Auswahl und Buch stammen von Junge und Traute Schölling, die Regie lag in den dezenten, aber genauen Händen von Holger Böhme. Dieser musste nicht viel tun, um den großen, erfahrenen Maestro, dem ob seiner Aura selbst eine Telefonbuchlesung spannend und seriös gelänge, der aber seine zunehmende Weisheit zum Glück auf die Bühne trägt, einen würdigen Rahmen zu geben: Junge, inzwischen in seiner 52. Spielzeit seit dem Schauspielstudium, braucht kein Kostüm und genoss das Heimspiel auf dem Kahn, auf dem er bis vor acht Jahren noch selbst Intendant war und dessen Urform, das Dresdner Brettl, er vor knapp 25 Jahren gründete. Hier feierte er große Erfolge, in gleicher künstlerischer Konstellation läuft seit über zwanzig Jahren sein Kästner-Abend, danach folgten Oden an Ringelnatz und Tucholsky und sein großer Dostojewski-Monolog „Der Traum eines lächerlichen Menschen“ 2007 als Gastspiel in der Dreikönigskirche. Vor drei Jahren arbeitete er sich an deutscher Volksbefindlichkeit und den Themen Hans und Glück ab, nun folgte zwei Wochen vor der eigentlichen Uraufführung im Leverkusener Bayer-Kulturhaus die Präsentation des neusten Werkes.
Bühne und Lichtregie stiftete dabei Carsten Nüssler. Er baute zwei Podeste mit je drei Stufen: ein rotes, rechts vorn, mit Lesethron – von Junge in allen möglichen Posen besessen – und ein schwarzes hinten mittig, wo der Schauspieler mittels Gestalt, Gesicht und Händen hinter den geschickten Grafiken von Steffen Knopek agiert, die auf den davorliegenden, ohne Licht unsichtbaren Gaze-Vorhang projiziert werden. Dazu braucht es nur eine innen beleuchtete und vergoldete Mülltonne und eine zeigerlose Bahnhofsuhr, die auch als Sonne, Mond oder Bullauge funktioniert.
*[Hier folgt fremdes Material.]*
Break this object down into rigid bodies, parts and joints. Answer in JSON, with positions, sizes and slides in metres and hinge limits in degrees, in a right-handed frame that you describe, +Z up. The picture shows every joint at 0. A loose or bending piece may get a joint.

Einziges Manko bei der Dresdner Premiere waren die Duett-Gesänge zwischen Fuchs und Junge, die noch nicht perfekt abgestimmt waren, was auch daran lag, dass Michael Fuchs mit Mikro verstärkt sang, Junge natürlich ohne akustische Verstärkertechnik. Ansonsten wartet ein feines, klassisches Nummernprogramm für gediegene Bildungsbürger – reichlich zwei Stunden (und drei Zentimeter Elbpegelrückgang) anspruchsvolles Kabarett mit Tiefgang für die Hälfte des Eintrittspreises komischer, aber nie witziger Klamaukhelden an anderen Bühnen im Umfeld.
Aus den Dresdner Neuesten Nachrichten vom 05.02.2013.